* Supplied material:
[Begin]

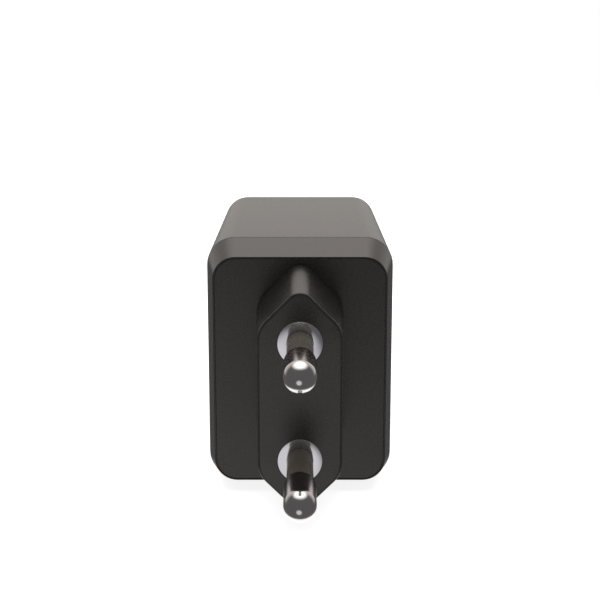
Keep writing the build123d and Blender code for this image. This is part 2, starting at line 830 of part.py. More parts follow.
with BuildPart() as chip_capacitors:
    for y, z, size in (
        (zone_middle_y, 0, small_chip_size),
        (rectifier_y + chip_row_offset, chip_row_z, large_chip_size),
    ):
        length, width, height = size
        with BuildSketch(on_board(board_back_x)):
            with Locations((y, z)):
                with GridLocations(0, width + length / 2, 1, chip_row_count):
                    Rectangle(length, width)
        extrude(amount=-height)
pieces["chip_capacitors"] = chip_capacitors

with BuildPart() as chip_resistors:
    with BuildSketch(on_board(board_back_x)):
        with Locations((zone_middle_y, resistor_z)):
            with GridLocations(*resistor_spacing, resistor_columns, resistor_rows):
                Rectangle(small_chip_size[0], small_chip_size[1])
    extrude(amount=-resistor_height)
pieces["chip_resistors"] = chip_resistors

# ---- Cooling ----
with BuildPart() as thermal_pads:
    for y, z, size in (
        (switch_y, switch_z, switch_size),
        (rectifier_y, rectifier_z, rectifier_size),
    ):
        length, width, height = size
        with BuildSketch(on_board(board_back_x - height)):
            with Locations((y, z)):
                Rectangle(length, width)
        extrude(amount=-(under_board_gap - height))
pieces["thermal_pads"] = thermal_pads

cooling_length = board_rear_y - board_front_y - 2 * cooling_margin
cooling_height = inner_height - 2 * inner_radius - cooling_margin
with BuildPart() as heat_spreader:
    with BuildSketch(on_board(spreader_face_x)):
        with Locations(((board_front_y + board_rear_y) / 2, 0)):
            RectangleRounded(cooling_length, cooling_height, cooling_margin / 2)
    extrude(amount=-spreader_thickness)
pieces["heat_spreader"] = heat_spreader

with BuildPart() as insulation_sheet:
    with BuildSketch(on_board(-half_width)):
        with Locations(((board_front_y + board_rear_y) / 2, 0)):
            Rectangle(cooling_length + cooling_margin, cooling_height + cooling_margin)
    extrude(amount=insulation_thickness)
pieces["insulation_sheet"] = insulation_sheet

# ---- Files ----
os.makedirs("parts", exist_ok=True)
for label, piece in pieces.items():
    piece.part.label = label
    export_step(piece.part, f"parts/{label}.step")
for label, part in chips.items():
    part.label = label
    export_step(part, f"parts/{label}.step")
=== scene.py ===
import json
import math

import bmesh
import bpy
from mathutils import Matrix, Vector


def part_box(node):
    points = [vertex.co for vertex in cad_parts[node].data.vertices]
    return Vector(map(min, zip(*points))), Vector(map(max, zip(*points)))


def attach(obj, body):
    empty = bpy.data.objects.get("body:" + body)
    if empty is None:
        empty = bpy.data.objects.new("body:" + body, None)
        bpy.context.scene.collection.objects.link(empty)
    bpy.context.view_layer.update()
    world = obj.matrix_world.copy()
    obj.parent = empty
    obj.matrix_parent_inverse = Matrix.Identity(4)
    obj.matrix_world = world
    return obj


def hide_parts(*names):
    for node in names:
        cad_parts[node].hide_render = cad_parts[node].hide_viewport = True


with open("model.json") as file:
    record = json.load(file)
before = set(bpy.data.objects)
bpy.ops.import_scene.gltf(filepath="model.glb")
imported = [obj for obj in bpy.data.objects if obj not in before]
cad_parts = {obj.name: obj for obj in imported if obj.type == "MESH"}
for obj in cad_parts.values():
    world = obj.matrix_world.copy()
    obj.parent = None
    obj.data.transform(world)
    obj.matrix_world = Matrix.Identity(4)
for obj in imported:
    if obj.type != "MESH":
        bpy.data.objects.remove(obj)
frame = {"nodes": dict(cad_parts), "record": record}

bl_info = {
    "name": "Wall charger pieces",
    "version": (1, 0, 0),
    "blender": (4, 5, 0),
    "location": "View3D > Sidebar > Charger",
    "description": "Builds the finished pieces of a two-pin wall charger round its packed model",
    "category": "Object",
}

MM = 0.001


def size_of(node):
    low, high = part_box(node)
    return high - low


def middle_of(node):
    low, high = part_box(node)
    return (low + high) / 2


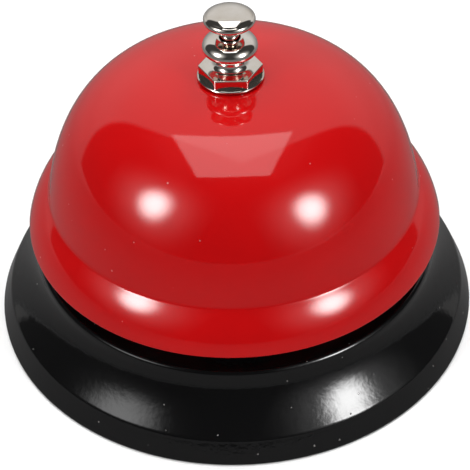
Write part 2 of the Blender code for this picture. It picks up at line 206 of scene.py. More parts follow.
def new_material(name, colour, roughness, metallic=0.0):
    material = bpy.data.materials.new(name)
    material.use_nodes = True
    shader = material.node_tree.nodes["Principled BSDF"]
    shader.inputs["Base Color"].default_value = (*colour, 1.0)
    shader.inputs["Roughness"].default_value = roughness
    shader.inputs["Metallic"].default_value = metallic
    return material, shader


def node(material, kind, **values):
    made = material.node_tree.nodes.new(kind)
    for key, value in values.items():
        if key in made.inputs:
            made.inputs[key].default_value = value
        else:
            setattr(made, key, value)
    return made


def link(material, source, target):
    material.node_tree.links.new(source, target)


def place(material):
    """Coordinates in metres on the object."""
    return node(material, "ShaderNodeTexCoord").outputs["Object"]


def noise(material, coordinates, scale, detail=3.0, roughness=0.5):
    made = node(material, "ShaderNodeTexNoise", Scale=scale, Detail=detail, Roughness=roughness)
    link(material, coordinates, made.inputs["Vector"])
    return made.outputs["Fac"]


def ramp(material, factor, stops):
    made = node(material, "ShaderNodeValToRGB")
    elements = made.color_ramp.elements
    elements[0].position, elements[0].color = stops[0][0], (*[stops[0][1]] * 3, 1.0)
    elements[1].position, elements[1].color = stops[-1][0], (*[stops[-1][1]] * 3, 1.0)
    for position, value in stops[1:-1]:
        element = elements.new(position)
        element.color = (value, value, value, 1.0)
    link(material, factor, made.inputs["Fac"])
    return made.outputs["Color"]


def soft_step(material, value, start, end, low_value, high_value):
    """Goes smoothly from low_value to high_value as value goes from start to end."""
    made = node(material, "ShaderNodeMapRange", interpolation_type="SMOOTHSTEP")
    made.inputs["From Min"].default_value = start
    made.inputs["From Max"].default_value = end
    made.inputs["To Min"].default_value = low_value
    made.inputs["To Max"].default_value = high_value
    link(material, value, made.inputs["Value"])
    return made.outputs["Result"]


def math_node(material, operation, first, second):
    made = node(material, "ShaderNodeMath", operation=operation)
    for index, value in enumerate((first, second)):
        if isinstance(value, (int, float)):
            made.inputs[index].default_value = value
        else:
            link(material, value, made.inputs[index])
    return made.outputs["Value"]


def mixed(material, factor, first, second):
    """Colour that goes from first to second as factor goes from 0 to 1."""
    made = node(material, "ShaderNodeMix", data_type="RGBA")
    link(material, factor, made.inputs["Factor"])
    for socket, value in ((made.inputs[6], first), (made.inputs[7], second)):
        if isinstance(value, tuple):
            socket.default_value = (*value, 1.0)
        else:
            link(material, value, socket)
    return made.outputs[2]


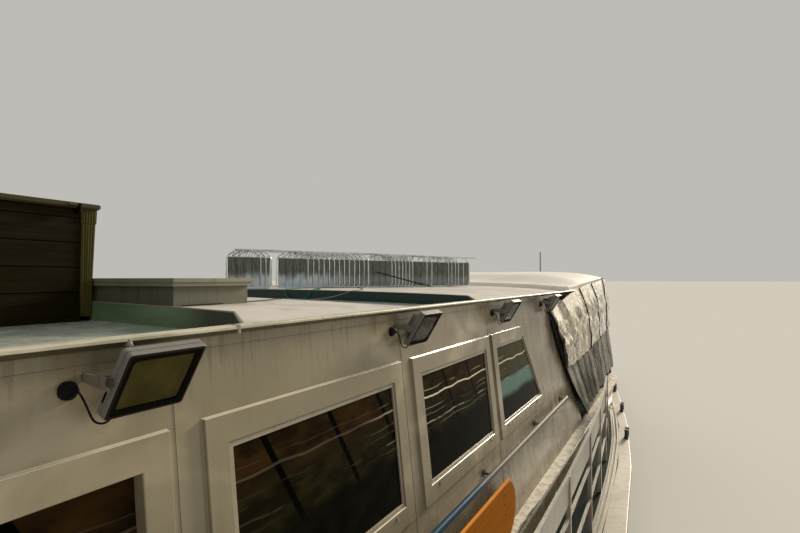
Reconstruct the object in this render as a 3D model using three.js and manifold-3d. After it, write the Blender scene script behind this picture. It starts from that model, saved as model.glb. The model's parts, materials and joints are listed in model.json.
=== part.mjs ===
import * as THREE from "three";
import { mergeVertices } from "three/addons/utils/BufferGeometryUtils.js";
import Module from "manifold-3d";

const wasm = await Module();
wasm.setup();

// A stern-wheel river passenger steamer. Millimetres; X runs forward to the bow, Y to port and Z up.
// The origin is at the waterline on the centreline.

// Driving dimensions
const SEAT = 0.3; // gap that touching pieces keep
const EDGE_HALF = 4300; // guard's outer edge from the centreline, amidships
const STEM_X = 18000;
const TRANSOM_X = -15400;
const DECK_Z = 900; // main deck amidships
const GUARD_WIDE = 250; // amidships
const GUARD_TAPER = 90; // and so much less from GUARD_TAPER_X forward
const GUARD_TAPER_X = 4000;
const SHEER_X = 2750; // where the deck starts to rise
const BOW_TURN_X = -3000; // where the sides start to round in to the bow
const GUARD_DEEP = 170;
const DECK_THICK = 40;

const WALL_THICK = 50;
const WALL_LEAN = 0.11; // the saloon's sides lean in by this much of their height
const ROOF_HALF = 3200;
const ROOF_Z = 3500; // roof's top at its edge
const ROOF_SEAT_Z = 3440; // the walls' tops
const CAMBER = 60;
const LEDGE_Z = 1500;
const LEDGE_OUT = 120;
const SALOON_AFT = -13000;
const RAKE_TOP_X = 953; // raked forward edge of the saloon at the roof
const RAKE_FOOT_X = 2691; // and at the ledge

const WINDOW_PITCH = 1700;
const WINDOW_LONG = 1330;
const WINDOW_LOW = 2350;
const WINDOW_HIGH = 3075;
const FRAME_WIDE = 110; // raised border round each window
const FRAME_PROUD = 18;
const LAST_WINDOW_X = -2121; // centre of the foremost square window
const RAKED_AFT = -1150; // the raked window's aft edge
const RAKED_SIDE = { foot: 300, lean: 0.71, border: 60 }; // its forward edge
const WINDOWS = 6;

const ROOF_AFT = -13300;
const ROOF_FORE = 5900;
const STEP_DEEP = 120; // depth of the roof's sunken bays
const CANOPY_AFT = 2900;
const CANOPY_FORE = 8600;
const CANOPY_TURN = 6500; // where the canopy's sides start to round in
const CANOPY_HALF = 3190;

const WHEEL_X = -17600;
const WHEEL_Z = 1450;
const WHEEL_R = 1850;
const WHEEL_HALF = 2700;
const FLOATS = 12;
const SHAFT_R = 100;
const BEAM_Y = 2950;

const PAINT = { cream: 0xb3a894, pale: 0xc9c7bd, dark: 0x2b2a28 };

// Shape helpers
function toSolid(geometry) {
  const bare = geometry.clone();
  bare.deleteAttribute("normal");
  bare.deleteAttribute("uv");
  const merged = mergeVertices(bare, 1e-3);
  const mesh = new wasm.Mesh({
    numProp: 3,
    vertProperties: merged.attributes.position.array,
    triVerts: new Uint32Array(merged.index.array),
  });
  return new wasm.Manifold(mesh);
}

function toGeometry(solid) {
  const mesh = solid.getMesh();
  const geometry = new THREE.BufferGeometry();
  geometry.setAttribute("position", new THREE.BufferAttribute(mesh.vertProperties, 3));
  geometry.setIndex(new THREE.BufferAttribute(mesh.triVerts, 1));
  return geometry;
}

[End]

* What you have to do:
Using the data above, reproduce exactly the lines from the line that contains "# ---- Files" through the line that contains "return high - low", including both.

* Result of this exercise:
# ---- Files ----
os.makedirs("parts", exist_ok=True)
for label, piece in pieces.items():
    piece.part.label = label
    export_step(piece.part, f"parts/{label}.step")
for label, part in chips.items():
    part.label = label
    export_step(part, f"parts/{label}.step")
=== scene.py ===
import json
import math

import bmesh
import bpy
from mathutils import Matrix, Vector


def part_box(node):
    points = [vertex.co for vertex in cad_parts[node].data.vertices]
    return Vector(map(min, zip(*points))), Vector(map(max, zip(*points)))


def attach(obj, body):
    empty = bpy.data.objects.get("body:" + body)
    if empty is None:
        empty = bpy.data.objects.new("body:" + body, None)
        bpy.context.scene.collection.objects.link(empty)
    bpy.context.view_layer.update()
    world = obj.matrix_world.copy()
    obj.parent = empty
    obj.matrix_parent_inverse = Matrix.Identity(4)
    obj.matrix_world = world
    return obj


def hide_parts(*names):
    for node in names:
        cad_parts[node].hide_render = cad_parts[node].hide_viewport = True


with open("model.json") as file:
    record = json.load(file)
before = set(bpy.data.objects)
bpy.ops.import_scene.gltf(filepath="model.glb")
imported = [obj for obj in bpy.data.objects if obj not in before]
cad_parts = {obj.name: obj for obj in imported if obj.type == "MESH"}
for obj in cad_parts.values():
    world = obj.matrix_world.copy()
    obj.parent = None
    obj.data.transform(world)
    obj.matrix_world = Matrix.Identity(4)
for obj in imported:
    if obj.type != "MESH":
        bpy.data.objects.remove(obj)
frame = {"nodes": dict(cad_parts), "record": record}

bl_info = {
    "name": "Wall charger pieces",
    "version": (1, 0, 0),
    "blender": (4, 5, 0),
    "location": "View3D > Sidebar > Charger",
    "description": "Builds the finished pieces of a two-pin wall charger round its packed model",
    "category": "Object",
}

MM = 0.001


def size_of(node):
    low, high = part_box(node)
    return high - low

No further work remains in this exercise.